>>>>>

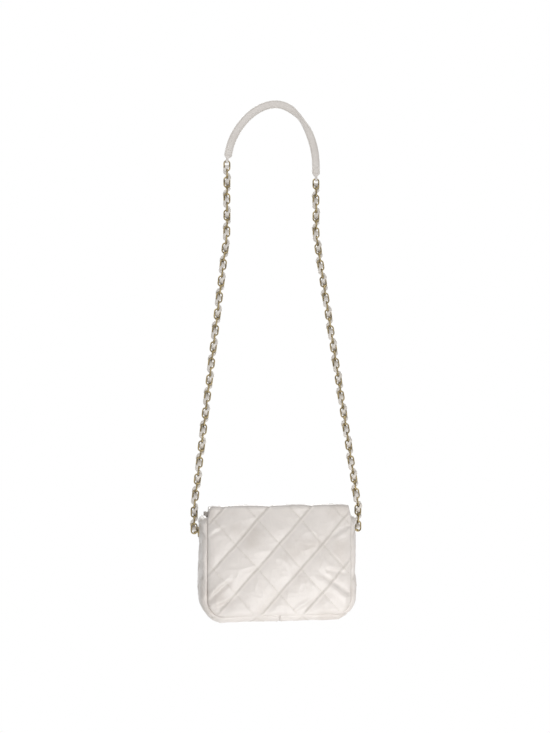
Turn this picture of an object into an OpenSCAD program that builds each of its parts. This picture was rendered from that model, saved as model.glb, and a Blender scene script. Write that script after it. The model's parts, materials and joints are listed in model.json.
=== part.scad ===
// Chain shoulder bag: a quilted leather body with a fold-over flap and a hidden magnetic snap,
// carried by a cable chain with a leather ribbon woven through its links, which runs from an
// eyelet in each gusset up to a leather shoulder piece.
// It hangs from its shoulder piece. The origin is the underside of that piece's crest, +Z is up,
// +X runs across the bag and the flap closes over the side that faces +Y.

/* [Body] */
// Width of the back and front panels between their side seams
panel_w = 190; // [160:1:240]
// Height of the back fold above the underside of the base
body_h = 152; // [130:1:190]
// Depth between the two panels where the gusset joins them
body_d = 58; // [50:1:80]
// Radius of the lower corners of the panels
panel_corner_r = 22; // [12:1:28]
// How far the padded gusset stands out beyond the panel seam
gusset_puff = 9; // [7:0.5:12]
// Height of the top of the gusset above the base
gusset_h = 137; // [120:1:145]
// Height of the front panel's mouth edge above the base
mouth_h = 141; // [122:1:146]
// Width of the seam allowance turned in behind each panel
seam_w = 6; // [4:0.5:8]

/* [Layers] */
// Thickness of the outer leather
leather_t = 1.2; // [0.9:0.1:1.6]
// Thickness of the wadding in the gusset
gusset_wadding_t = 2; // [1.5:0.1:3]
// Thickness of the lining cloth with its backing
lining_t = 0.8; // [0.5:0.1:1.2]
// Thickness of the leather that binds the mouth edge
binding_t = 0.8; // [0.6:0.1:1]
// Height of the binding's legs on the panel's mouth edge
binding_h = 12; // [8:1:18]

/* [Flap] */
// Width of the flap at the back fold
flap_w = 184; // [150:1:188]
// Width of the flap above its rounded front corners
flap_front_w = 174; // [140:1:176]
// Height of the flap's free edge above the base
flap_edge_h = 56; // [40:1:80]
// Radius of the flap's rounded corners
flap_corner_r = 34; // [20:1:50]
// Outer radius of the bend where the flap turns down over the front
flap_bend_r = 9; // [8:0.5:14]
// Gap between the closed flap and the front panel, which the snap fills
flap_gap = 2.6; // [2.4:0.1:4]

/* [Quilting] */
// Distance between the quilting's crossings along a row
quilt_pitch_w = 57.4; // [45:0.1:70]
// Distance between the rows of crossings
quilt_pitch_h = 64.7; // [50:0.1:80]
// Height above the base of the first row of crossings on the back
quilt_crossing_h = 103.6; // [90:0.1:120]
// Distance of a crossing to the left of the middle
quilt_offset = 1.4; // [0:0.1:10]
// Width of a sewn channel between the crowns beside it
quilt_channel_w = 24; // [16:1:28]
// How far the padding stands out on the back and on the front of the flap
quilt_puff = 4; // [2:0.25:5]
// How far the padding stands out on top of the flap
quilt_top_puff = 2.2; // [1:0.1:3]
// Width of the slope at the quilting's outer edge
quilt_edge_w = 8; // [5:0.5:10]
// Distance below the back panel's top at which the quilting stops
quilt_back_gap = 6; // [4:1:12]
// Distance in front of the back fold at which the quilting on top starts
quilt_top_gap = 12; // [10:1:16]

/* [Inside] */
// Width of the slip pocket
pocket_w = 124; // [80:1:140]
// Height of the slip pocket
pocket_h = 78; // [50:1:90]
// Inside depth of the slip pocket
pocket_d = 5; // [4.6:0.1:8]
// Height of the slip pocket's lower edge above the base
pocket_z = 30; // [20:1:40]

/* [Snap] */
// Diameter of the two halves of the magnetic snap
snap_d = 15; // [12:0.5:18]
// Height of the snap's centre above the base
snap_h = 76; // [70:1:90]
// Thickness of the socket's case
socket_t = 1.3; // [1:0.1:1.3]
// Thickness of the stud's plate
stud_plate_t = 1; // [0.8:0.1:1]
// Diameter of the stud's boss
stud_boss_d = 6.4; // [5:0.1:7]
// Diameter of the two shanks that pass through the leather
shank_d = 4; // [3:0.1:5]
// Diameter of the washers behind the leather
snap_washer_d = 12; // [9:0.5:14]
// Thickness of the washers behind the leather
snap_washer_t = 0.6; // [0.5:0.1:1]

/* [Eyelets] */
// Distance of the eyelets' common axis below the top of the gusset
eyelet_drop = 20; // [18:1:37]
// Outside diameter of the eyelet's flange
eyelet_flange_d = 13.6; // [12.5:0.1:14.5]
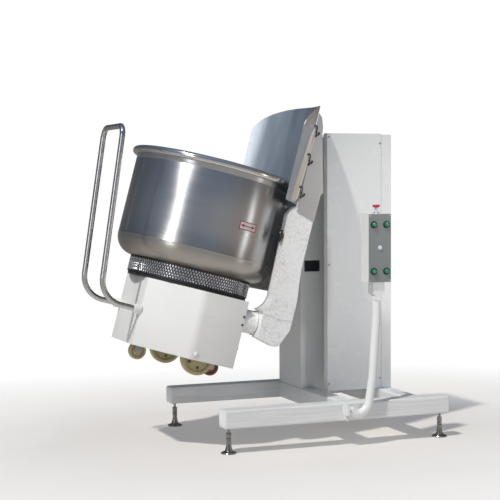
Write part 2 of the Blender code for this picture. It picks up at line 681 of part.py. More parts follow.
def bowl(axis):
    inner_radius = WALL_RADIUS - WALL
    corner = (WALL_RADIUS - BOWL_CORNER, -BOWL_DEPTH + BOWL_CORNER)
    bead_centre = (RIM_RADIUS - BEAD, -BEAD)
    inner_corner = arc(corner, BOWL_CORNER - WALL, -90.0, 0.0, 4)
    outer_corner = arc(corner, BOWL_CORNER, 0.0, -90.0, 4)
    bead = arc(bead_centre, BEAD, 162.0, -150.0, 9)
    wall = [(inner_radius, BOWL_SEAM), (inner_radius, -0.030)] + bead + [(WALL_RADIUS, -0.034),
                                                                         (WALL_RADIUS, BOWL_SEAM)]
    turned("bowl", wall, STAINLESS, axis, steps=44)
    seam = BOWL_SEAM - GAP
    base = ([(0.0, -BOWL_DEPTH + WALL)] + inner_corner + [(inner_radius, seam), (WALL_RADIUS, seam)] + outer_corner
            + [(SPINDLE_RADIUS, -BOWL_DEPTH), (SPINDLE_RADIUS, -0.740), (0.0, -0.740)])
    turned("bowl_base", base, STAINLESS, axis, steps=44)
    top = -BOWL_DEPTH - GAP
    ring = [(RING_RADIUS - 0.012, top), (RING_RADIUS - 0.003, top), (RING_RADIUS, top - 0.003),
            (RING_RADIUS, RING_BOTTOM + 0.003), (RING_RADIUS - 0.003, RING_BOTTOM),
            (RING_RADIUS - 0.012, RING_BOTTOM)]
    turned("drive_ring", ring, DARK_STEEL, axis, steps=44)


# ---------------------------------------------------------------- trolley

def hood_outline(inset):
    chamfer = math.atan2(HOOD_SIDE - HOOD_FRONT_HALF, HOOD_BEND_X - HOOD_FRONT)
    front_half = HOOD_FRONT_HALF - inset * math.tan((math.pi / 2 - chamfer) / 2)
    bend_x = HOOD_BEND_X + inset * math.tan(chamfer / 2)
    side = HOOD_SIDE - inset
    front = HOOD_FRONT + inset
    rear = HOOD_REAR + (0.02 if inset else 0.0)
    points = [(front, -front_half), (bend_x, -side), (rear, -side), (rear, side), (bend_x, side),
              (front, front_half)]
    return rounded(points, [0.012 - inset, 0.060 - inset, 0.0, 0.0, 0.060 - inset, 0.012 - inset], steps=3)


def hood(frame):
    made = plate("hood", hood_outline(0.0), "Z", HOOD_BOTTOM, HOOD_TOP, CREAM, frame)
    for sign in (-1, 1):
        fuse(made, rod("handle_boss", (HOOD_FRONT + 0.006, sign * HANDLE_HALF, HANDLE_Z),
                       (HOOD_FRONT - 0.030, sign * HANDLE_HALF, HANDLE_Z), 0.020, CREAM, frame, 24))
    cut(made, plate("hood_inside", hood_outline(SHEET), "Z", HOOD_BOTTOM - 0.01, HOOD_TOP - SHEET, None, frame))
    for sign in (-1, 1):
        cut(made, rod(f"handle_socket_{sign}", (HOOD_FRONT + 0.004, sign * HANDLE_HALF, HANDLE_Z),
                      (HOOD_FRONT - 0.060, sign * HANDLE_HALF, HANDLE_Z), HANDLE_RADIUS + 0.0006, None, frame, 16))
    cut(made, rod("spindle_hole", (0, 0, HOOD_TOP - 0.02), (0, 0, HOOD_TOP + 0.02),
                  SPINDLE_RADIUS + 0.004, None, frame, 32))


def handle(frame):
    """One stainless tube: two legs from the hood, up past the rim, and a cross bar."""
    start = HOOD_FRONT - 0.001
    top = (-0.510, 0.045)
    foot = (-0.425, HANDLE_Z)
    near = [(start, -HANDLE_HALF, HANDLE_Z), (foot[0], -HANDLE_HALF, foot[1]), (top[0], -HANDLE_HALF, top[1])]
    far = [(x, -y, z) for x, y, z in reversed(near)]
    path = rounded(near + far, [0, 0.110, 0.050, 0.050, 0.110, 0], closed=False, steps=6)
    pipe("trolley_handle", path, HANDLE_RADIUS, POLISHED, frame, sides=10)


def chassis(frame):
    """Plate under the hood that carries the casters, the axle hangers and the bowl's bearing pedestal."""
    bottom = CHASSIS_TOP - 0.010
    outline = [(-0.205, -0.110), (-0.150, -0.190), (0.245, -0.190), (0.245, 0.190), (-0.150, 0.190), (-0.205, 0.110)]
    plate_made = plate("chassis", outline, "Z", bottom, CHASSIS_TOP, GREY_PAINT, frame)
    axle_z = WHEEL_BOTTOM + WHEEL_RADIUS
    for sign in (-1, 1):
        low, high = sorted((sign * 0.180, sign * 0.190))
        fuse(plate_made, box("hanger", (WHEEL_X - 0.030, low, axle_z - 0.020), (WHEEL_X + 0.030, high, bottom + 0.002),
                             GREY_PAINT, frame))
    reach = WHEEL_Y + WHEEL_WIDTH / 2 + 0.006
    fuse(plate_made, rod("axle", (WHEEL_X, -reach, axle_z), (WHEEL_X, reach, axle_z), 0.010, GREY_PAINT, frame, 20))
    pedestal = [(SPINDLE_RADIUS + 0.0005, HOOD_TOP - SHEET - GAP), (0.090, HOOD_TOP - SHEET - GAP),
                (0.090, HOOD_TOP - 0.020), (0.060, HOOD_TOP - 0.026), (0.060, CHASSIS_TOP + 0.020),
                (0.085, CHASSIS_TOP + 0.014), (0.085, CHASSIS_TOP + GAP), (SPINDLE_RADIUS + 0.0005, CHASSIS_TOP + GAP)]
    turned("bearing_pedestal", pedestal, GREY_PAINT, frame, steps=24)
    band = [(0.262, RING_BOTTOM - GAP), (0.276, RING_BOTTOM - GAP), (0.276, HOOD_TOP + GAP), (0.262, HOOD_TOP + GAP)]
    turned("bearing_band", band, BLACK, frame, steps=32)
    for side, sign in (("near", -1), ("far", 1)):
        profile = [(TINE_RADIUS + 0.001, 0.180), (TINE_RADIUS + 0.004, 0.180), (TINE_RADIUS + 0.004, 0.070),
                   (TINE_RADIUS + 0.001, 0.070)]
        sleeve = turned(f"{side}_tine_sleeve", profile, GREY_PAINT, frame, (0.0, sign * TINE_Y, TINE_Z), 28)
        sleeve.rotation_euler = (0.0, math.radians(90.0), 0.0)


def wheel_profile(radius, width, rim, hub, bore):
    """A cast wheel: thick rim and hub with a thinner web, about the Z axis."""
    half = width / 2
    web = width * 0.16
    return [(bore, half), (hub, half), (hub, web), (rim, web), (rim, half - 0.003), (radius - 0.004, half - 0.003),
            (radius, half - 0.008), (radius, -half + 0.008), (radius - 0.004, -half + 0.003), (rim, -half + 0.003),
            (rim, -web), (hub, -web), (hub, -half), (bore, -half)]


def large_wheel(side, sign, axis):
    profile = wheel_profile(WHEEL_RADIUS, WHEEL_WIDTH, 0.060, 0.024, 0.0105)
    wheel = turned(f"{side}_wheel", profile, OLIVE, axis, steps=26)
    wheel.rotation_euler = (math.radians(90.0), 0.0, 0.0)
    bake_turn(wheel)
    for index in range(5):
        angle = math.tau * index / 5
        x, z = 0.042 * math.cos(angle), 0.042 * math.sin(angle)
        cut(wheel, rod(f"{side}_wheel_hole_{index}", (x, -0.02, z), (x, 0.02, z), 0.011, None, axis, 10))


def bake_turn(obj):
    """Moves an object's own rotation into its mesh."""
    obj.data.transform(obj.rotation_euler.to_matrix().to_4x4())
    obj.rotation_euler = (0.0, 0.0, 0.0)


def caster(name, swivel, axle):
    """A fork under a swivel plate, with the wheel on its own axle, which trails the swivel."""
    trail = CASTER_TRAIL
    plate_top = CHASSIS_TOP - 0.010 - GAP - swivel_z()
    fork = rod(f"{name}_caster_fork", (0, 0, plate_top - 0.022), (0, 0, plate_top), 0.026, MACHINED, swivel, 24)
    fuse(fork, box("crown", (-0.020, -0.024, plate_top - 0.030), (trail + 0.016, 0.024, plate_top - 0.020),
                   MACHINED, swivel))
    for sign in (-1, 1):
        low, high = sorted((sign * 0.0205, sign * 0.024))
        cheek = rounded([(-0.020, plate_top - 0.022), (trail - 0.012, -0.012), (trail + 0.012, -0.012),
                         (trail + 0.016, plate_top - 0.022)], [0, 0.010, 0.010, 0], steps=3)
        fuse(fork, plate("cheek", cheek, "Y", low, high, MACHINED, swivel))
    fuse(fork, rod("pin", (trail, -0.027, 0), (trail, 0.027, 0), 0.006, MACHINED, swivel, 12))
    wheel = turned(f"{name}_caster_wheel",
                   wheel_profile(CASTER_RADIUS, 0.034, 0.030, 0.014, 0.0065), OLIVE, axle, steps=20)
    wheel.rotation_euler = (math.radians(90.0), 0.0, 0.0)
    bake_turn(wheel)


def swivel_z():
    """Height of the caster axles in the bowl frame."""
    return WHEEL_BOTTOM + CASTER_RADIUS


# ---------------------------------------------------------------- assembly

def build():
    base = empty("base_axis", None, FRAME_SHIFT)
    pinion_axis = empty("pinion_axis", base, PIVOT - Vector((0.0, 0.0, PINION_DROP)))
    tilt_axis = empty("tilt_axis", base, PIVOT, TILT)
    bowl_frame = empty("bowl_frame", tilt_axis, -bowl_point(PIVOT))
    latch_axis = empty("latch_axis", bowl_frame, (0.2665, -0.305, -0.236))
    axle_z = WHEEL_BOTTOM + WHEEL_RADIUS
    floor_frame(base)
    column(base)
    tilt_drive(base, pinion_axis)
    control_station(base)
    tilt_lever(tilt_axis, bowl_frame)
    near_arm = fork_arm("near", -1, bowl_frame)
    fork_arm("far", 1, bowl_frame)
    latch(latch_axis, bowl_frame, near_arm)
    guard("near", -1, bowl_frame)
    guard("far", 1, bowl_frame)
    chute(bowl_frame)
    carriage(bowl_frame)
    bowl(bowl_frame)
    hood(bowl_frame)
    handle(bowl_frame)
    chassis(bowl_frame)
    for side, sign in (("near", -1), ("far", 1)):
        large_wheel(side, sign, empty(f"{side}_wheel_axis", bowl_frame, (WHEEL_X, sign * WHEEL_Y, axle_z)))
    for name, x in (("front", FRONT_CASTER_X), ("rear", REAR_CASTER_X)):
        swivel = empty(f"{name}_swivel_axis", bowl_frame, (x - CASTER_TRAIL, 0.0, swivel_z()))
        caster(name, swivel, empty(f"{name}_axle_axis", swivel, (CASTER_TRAIL, 0.0, 0.0)))


build()
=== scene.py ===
"""Looks for the bowl tipper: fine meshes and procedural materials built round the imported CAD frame."""
import json
import math

import bmesh
import bpy
from mathutils import Matrix, Vector, noise

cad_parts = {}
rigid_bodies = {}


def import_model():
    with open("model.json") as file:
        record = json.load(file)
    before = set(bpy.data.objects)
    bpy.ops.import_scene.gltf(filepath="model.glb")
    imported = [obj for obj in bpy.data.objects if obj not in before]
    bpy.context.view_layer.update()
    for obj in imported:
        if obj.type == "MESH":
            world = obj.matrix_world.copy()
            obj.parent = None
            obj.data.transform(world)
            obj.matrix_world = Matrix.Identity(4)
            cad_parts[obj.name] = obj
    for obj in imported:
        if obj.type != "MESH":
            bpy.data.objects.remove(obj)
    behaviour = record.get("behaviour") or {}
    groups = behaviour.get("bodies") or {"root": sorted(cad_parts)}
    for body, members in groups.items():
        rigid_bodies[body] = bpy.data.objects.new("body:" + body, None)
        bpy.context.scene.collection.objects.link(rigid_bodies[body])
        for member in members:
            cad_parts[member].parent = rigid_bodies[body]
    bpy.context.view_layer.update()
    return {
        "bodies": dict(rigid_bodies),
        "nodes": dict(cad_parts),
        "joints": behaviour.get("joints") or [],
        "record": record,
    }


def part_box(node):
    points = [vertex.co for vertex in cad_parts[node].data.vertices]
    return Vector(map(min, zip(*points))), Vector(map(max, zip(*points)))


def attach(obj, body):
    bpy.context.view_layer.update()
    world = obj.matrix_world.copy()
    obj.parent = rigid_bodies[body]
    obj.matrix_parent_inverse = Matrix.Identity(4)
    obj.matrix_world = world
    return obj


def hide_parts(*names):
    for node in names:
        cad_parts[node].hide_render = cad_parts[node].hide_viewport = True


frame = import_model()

JOINTS = {joint["name"]: joint for joint in frame["joints"]}
NODES = frame["nodes"]


# ------------ frames and sizes, in metres

def base_frame():
    """Origin on the floor at the beams' front ends, midway between the two beams."""
    near_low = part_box("near_beam")[0]
    far_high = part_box("far_beam")[1]
    return Matrix.Translation((near_low.x, (near_low.y + far_high.y) / 2, 0.0))


def bowl_frame():
    """Origin at the rim's centre, z along the bowl's own axis."""
    joint = JOINTS["bowl_spin"]
    up = Vector(joint["axis"]).normalized()
    across = Vector((0.0, 1.0, 0.0))
    out = across.cross(up).normalized()
    turn = Matrix((out, across, up)).transposed()
    return Matrix.Translation(joint["pos_m"]) @ turn.to_4x4()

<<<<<

Check each line above for the word "into", and copy the lines where it appears.

## Reply:
Turn this picture of an object into an OpenSCAD program that builds each of its parts. This picture was rendered from that model, saved as model.glb, and a Blender scene script. Write that script after it. The model's parts, materials and joints are listed in model.json.
    """Moves an object's own rotation into its mesh."""